FI : Autre sujet d’importance capitale : la formation et le manque de main d’œuvre locale, souvent décriés dans le milieu du bâtiment…

O.S. : Les jeunes sont là, ils se trouvent à portée de mains. Forcément, certains vont être attirés par les métiers du bâtiment, qui se féminisent de plus en plus. Tout le monde a besoin de formations spécifiques, que ce soit la nouvelle ou l’ancienne génération. Nous sommes très demandeurs et optimistes pour les décennies qui arrivent. Il y a énormément de rénovations et de constructions à venir, même si nous subissons une crise lourde avec des hausses exponentielles… Nous avons dépassé les 50% sur certains matériaux mineurs, jusqu’à 100% sur l’acier, 200% sur certaines essences de bois. Les matières premières ont pris des hausses extravagantes depuis un an. Il faut faire le dos rond et être payé dans les temps.

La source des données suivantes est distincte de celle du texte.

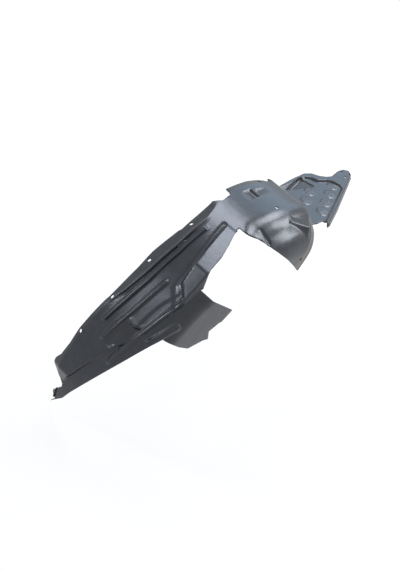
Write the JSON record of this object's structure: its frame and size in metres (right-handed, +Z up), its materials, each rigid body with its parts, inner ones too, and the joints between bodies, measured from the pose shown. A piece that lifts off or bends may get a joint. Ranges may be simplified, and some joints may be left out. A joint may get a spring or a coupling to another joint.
{
  "type": "wheel arch liner",
  "caption": "Moulded plastic wheel arch liner, front left: curved sheet over the wheel with a ribbed rear leg, strut opening, rounded inner wall and a front panel with a fixing ear.",
  "frame": {"origin": "centre of the circle of three fixing holes in the ear of the front panel, on the panel's upper face", "axes": "+X forward along the car, +Y outboard to the left, +Z up, as the liner sits in the car"},
  "size_m": [0.6979, 0.169, 0.392],
  "materials": {
    "moulded_plastic": "satin, lightly marked"
  },
  "bodies": {
    "root": {"liner": "moulded_plastic"}
  },
  "joints": []
}
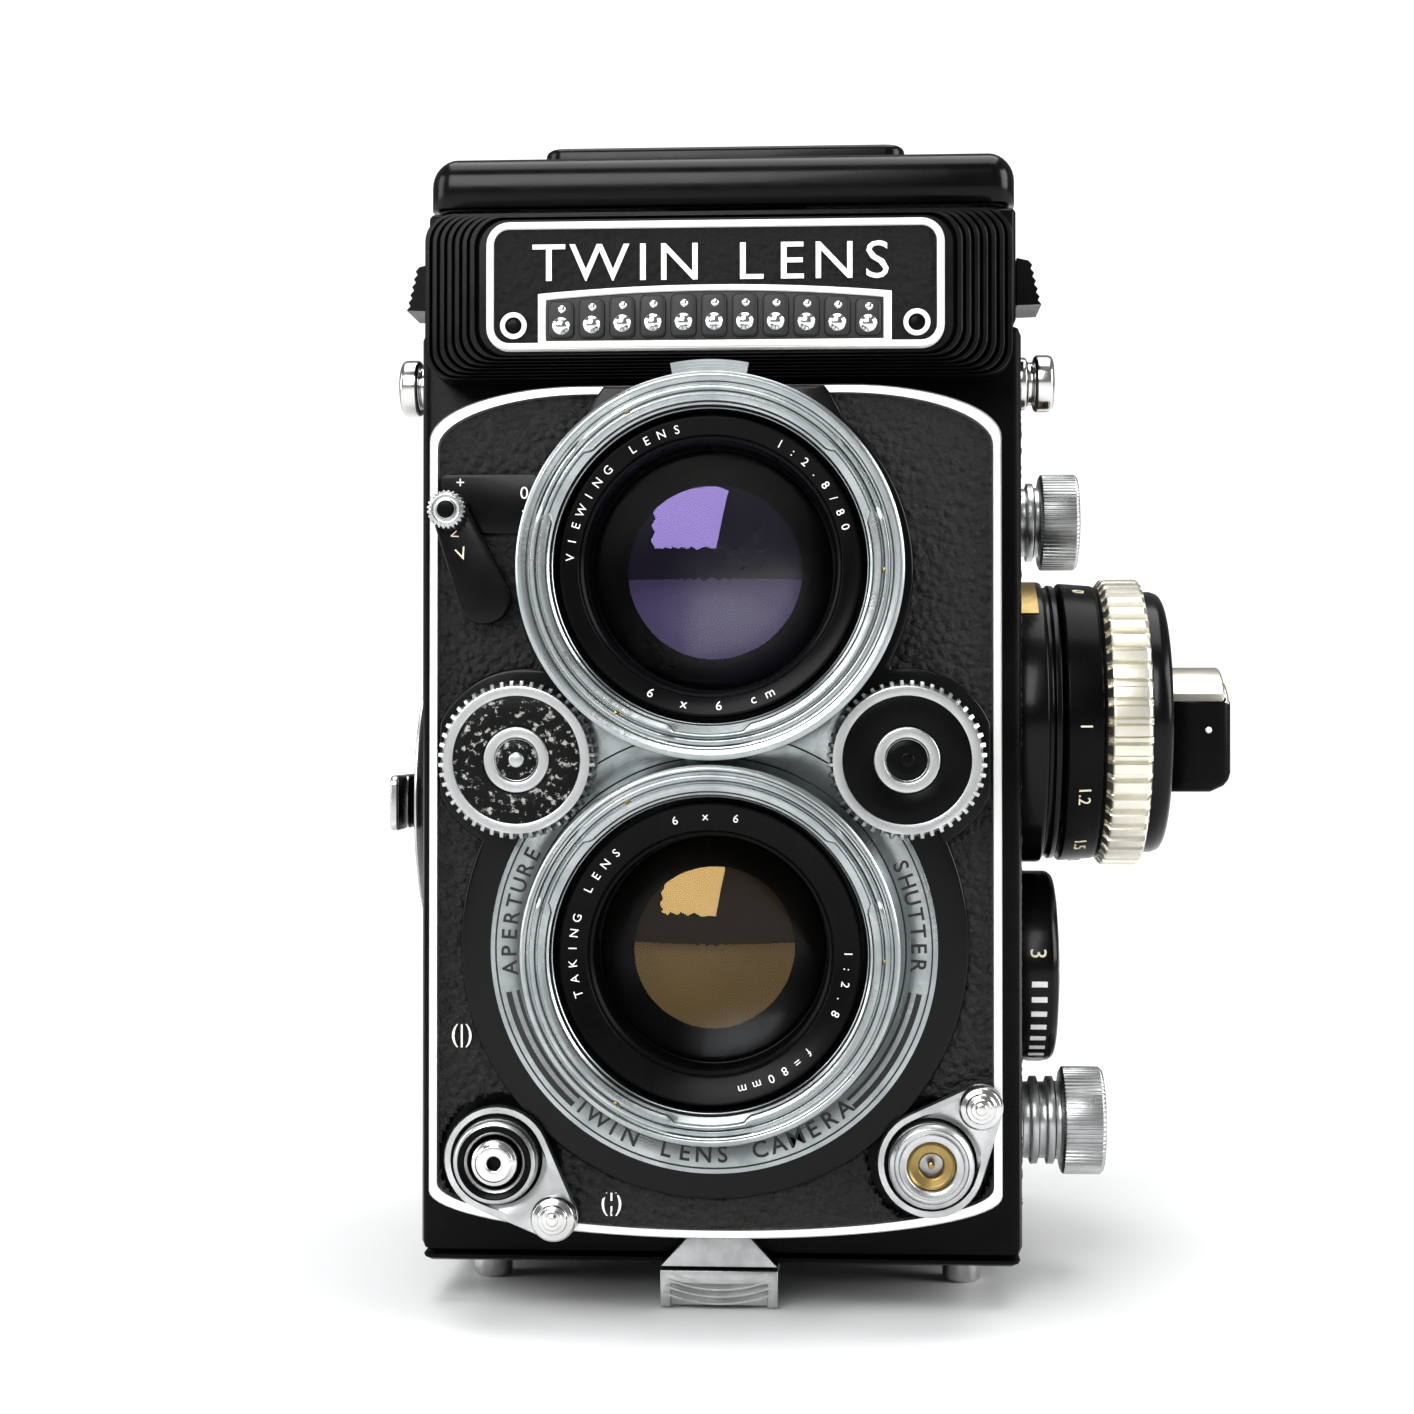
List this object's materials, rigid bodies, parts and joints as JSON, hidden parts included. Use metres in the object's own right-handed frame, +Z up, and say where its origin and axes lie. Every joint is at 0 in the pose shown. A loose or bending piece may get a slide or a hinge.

Vous savez, que ce soit en métropole ou dans les Outre-mer, il y a beaucoup de travail, les carnets de commandes sont remplis ! En revanche, pour boucler les chantiers, c’est compliqué à cause des délais de livraison des matériaux et des coûts d’achat. Nous militons depuis de longs mois pour des révisions de prix à la fois avec nos fournisseurs et nos clients. Nous avons été écoutés au niveau gouvernemental. D’ailleurs, tous les préfets, dont celui de Mayotte, ont bien reçu les instructions de la part de Bruno Le Maire et Jean Castex de revalorisation des marchés publics.

FI : De part sa topologie et son climat, Mayotte pourrait devenir un territoire… (Il coupe)

O.S. : D’expérimentation, exactement ! Nous avons beaucoup parlé pendant deux jours de matériaux biosourcés, de méthodes de construction différentes avec une préfabrication plus écologiste en bois ou autres. Des îles et des pays avec le même climat et les mêmes terres, il en existe partout dans le monde. Il ne faut pas forcément partir de zéro et inventer, il faut « benchmarker » et savoir copier ce qui se fait ailleurs, le faire certifier par l’État français en disant que les constructions ici ne sont pas les mêmes que dans le Périgord où il fait -5 degrés. Sur un territoire comme Mayotte qui est en forte croissance, il faut expérimenter par exemple sur la formation afin d’intégrer plus de jeunes.